# Joint a trade union in Spain



## Irishsandra (Mar 26, 2011)

I want to join a trade union in Spain as I am having problems with my employer


----------



## Alcalaina (Aug 6, 2010)

Irishsandra said:


> I want to join a trade union in Spain as I am having problems with my employer


Very sensible! The UGT is the biggest - I think it's open to everyone. They have a branch in every town.


----------



## Alcalaina (Aug 6, 2010)

I've just noticed you are in Estepona: the UGT office is at Avda. San Lorenzo, 11.
http://www.ugt-andalucia.com/


----------



## Guest (Mar 26, 2011)

UGT is typically aligned with the Socialist Party. Comiciones Obreras a little more left than them. Then, there's plenty of smaller unions depending on your field of work. What's your job?


----------



## Irishsandra (Mar 26, 2011)

I work in the tourist sector


----------



## dinnow (Feb 14, 2011)

Alcalaina said:


> Very sensible! The UGT is the biggest - I think it's open to everyone. They have a branch in every town.

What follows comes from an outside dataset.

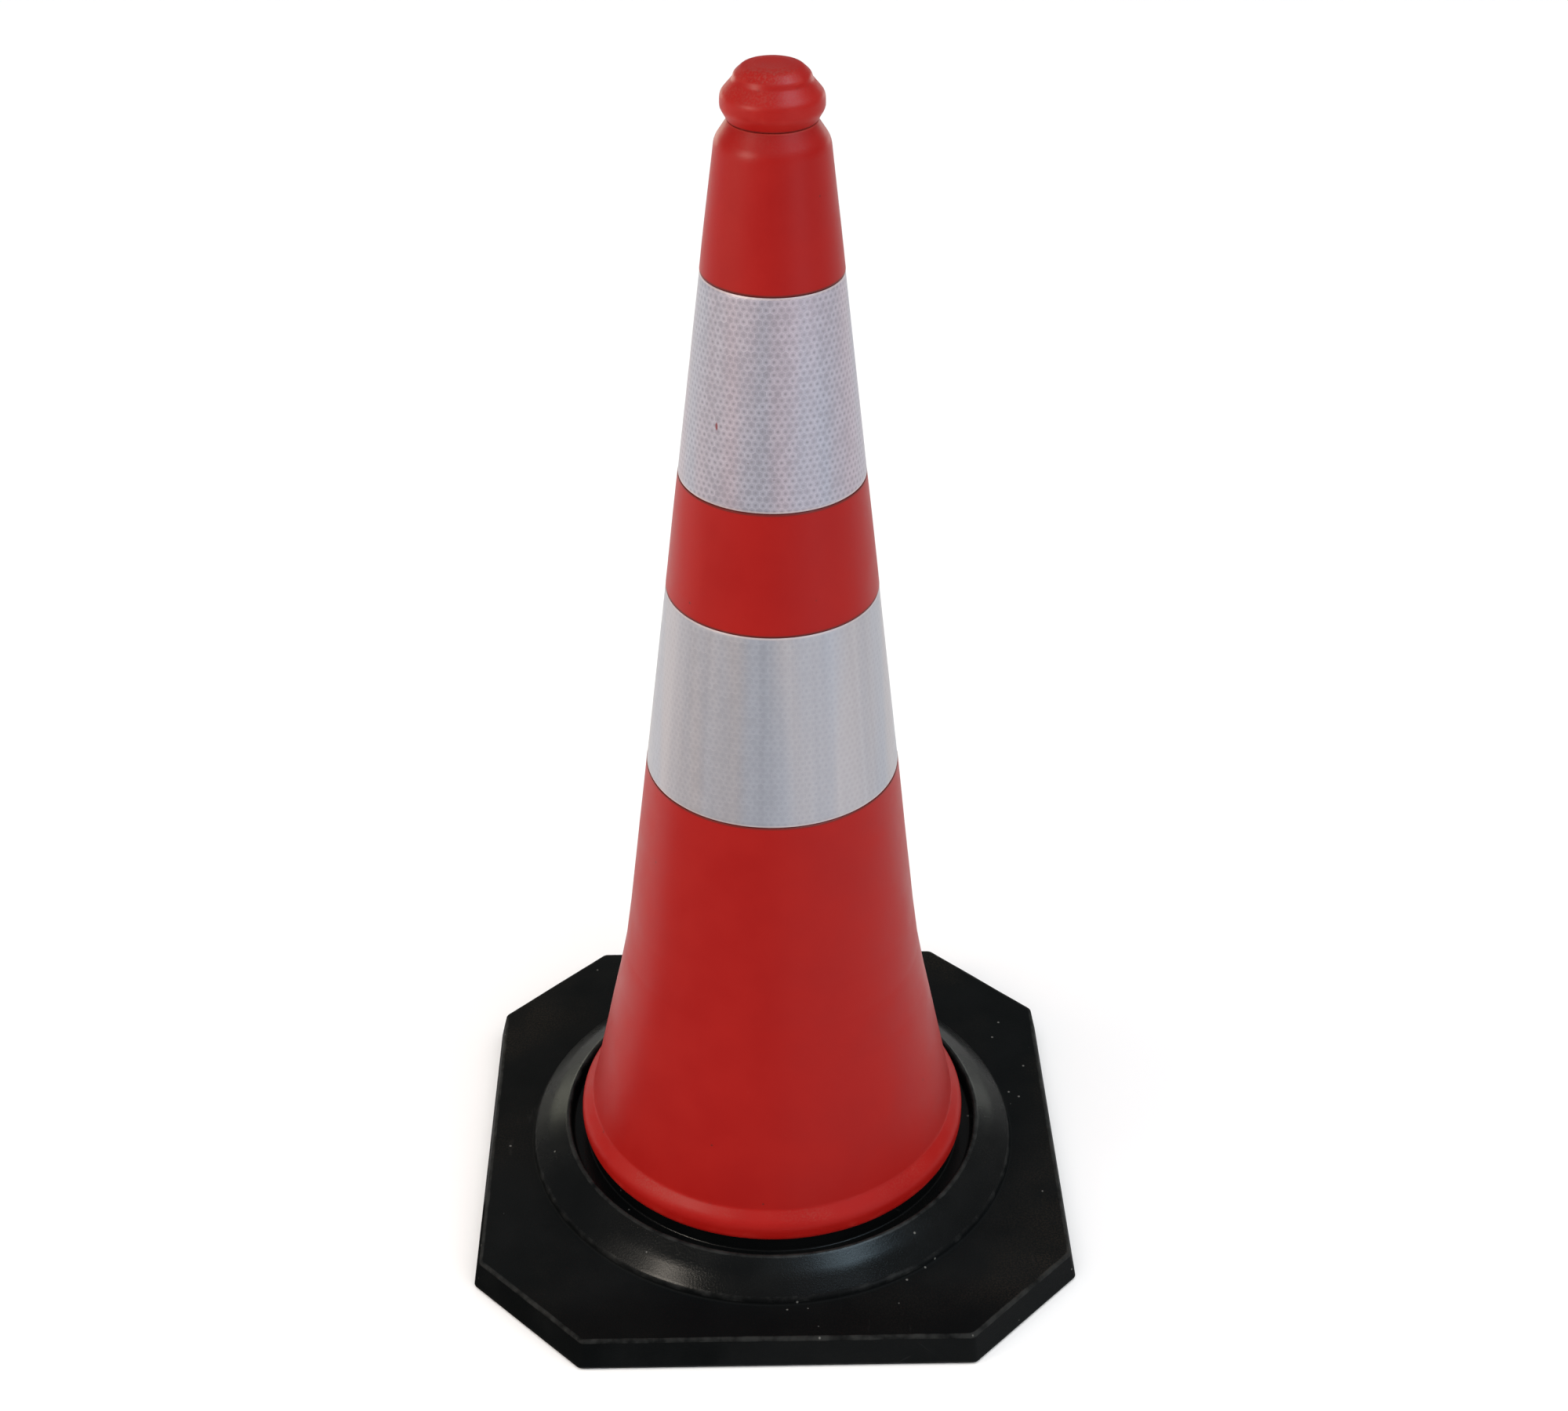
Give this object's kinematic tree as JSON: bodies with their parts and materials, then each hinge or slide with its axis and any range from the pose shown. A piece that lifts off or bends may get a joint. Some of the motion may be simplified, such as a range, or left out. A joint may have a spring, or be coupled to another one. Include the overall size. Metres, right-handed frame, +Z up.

Actually the CC OO (Comisiones Obreros) is the biggest nationally with 1,200,000 members. UGT (Union General de Trabajadores) has 800,000. Neither are trade unions in the sense of representing particular trades. They both are open to anyone employed. Both will represent you in disputes and both act as political lobbyists.


----------



## Guest (Mar 27, 2011)

dinnow said:


> Actually the CC OO (Comisiones Obreros) is the biggest nationally with 1,200,000 members. UGT (Union General de Trabajadores) has 800,000. Neither are trade unions in the sense of representing particular trades. They both are open to anyone employed. Both will represent you in disputes and both act as political lobbyists.


I'm getting picky here, but both CCOO and UGT are divided into trade "units." For example, FETE-UGT and FE-CCOO are the teacher's "units." The UGT office in Cantabria is divided up into offices for each trade. 

The UGT division the original poster would be looking for would be CHTJ (_Federación de Comercio, Hostelería-Turismo y Juego_). Their national website is: CHTJUGT . The specific website for Tourism is at: CHTJUGT



Edit: I'm not involved in UGT, but I post their information because they're the union I'm most familiar with which has a Tourism section.


----------



## mrypg9 (Apr 26, 2008)

Irishsandra said:


> I want to join a trade union in Spain as I am having problems with my employer


Sorry to hear you are having problems with your employer and joining a Union is the right step.
Please don't take this as a personal criticism but joining a Union is a sensible step as soon as you take up paid employment - it shouldn't be left until a problem crops up. Employers have their unions to protect their interests, although they don't use the term, and workers equally need an organisation to look after their interests.
I hope you manage to resolve your problem...keep us posted and good luck!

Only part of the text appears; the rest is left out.